En los últimos años y progresivamente nos hemos acostumbrado a espectáculos macabros. Nos referimos a los llamados procesos de justicia indígena en donde con la presencia de periodistas, guardias policiales y autoridades, supuestamente respetando costumbres llamadas ancestrales, se castiga corporalmente a los presuntos infractores.
Juristas y analistas exigían delimitar este derecho y entre dimes y diretes, varias vidas humanas fueron sacrificadas. El Ministro Fiscal General montó en furia y dispuso el juzgamiento de los responsables, pero hasta el momento la Policía cumple con su deber.

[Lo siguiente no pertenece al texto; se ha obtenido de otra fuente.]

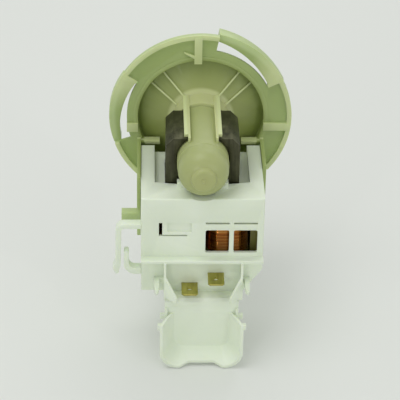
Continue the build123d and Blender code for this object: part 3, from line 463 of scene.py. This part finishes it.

Hoy quedamos desconcertados cuando una madre de familia indígena es vilmente asesinada por su esposo y la llamada justicia indígena, a vista y paciencia de todas las autoridades, exime al culpable del juzgamiento penal y simplemente dispone como pena única que tenga bajo su cuidado a los hijos de la asesinada, cuando debe ser todo lo contrario.
Todas estas barbaridades cuentan con el silencio cómplice de los llamados organismos defensores de los derechos de la mujer, los Conamus, protectores de la niñez, el Consejo Nacional de Menores y fundamentalmente todas las organizaciones de Derechos Humanos quienes entontecidos alrededor del poder, quedaron sólo para exaltar las políticas oficiales.
El Congresillo, pródigo en legislación, no puede exonerarse de la responsabilidad de delimitar y regular, pese al temor político, los espacios en los cuales se mueva la llamada justicia indígena, que como lo decimos pone hoy otro hito en el camino de la impunidad.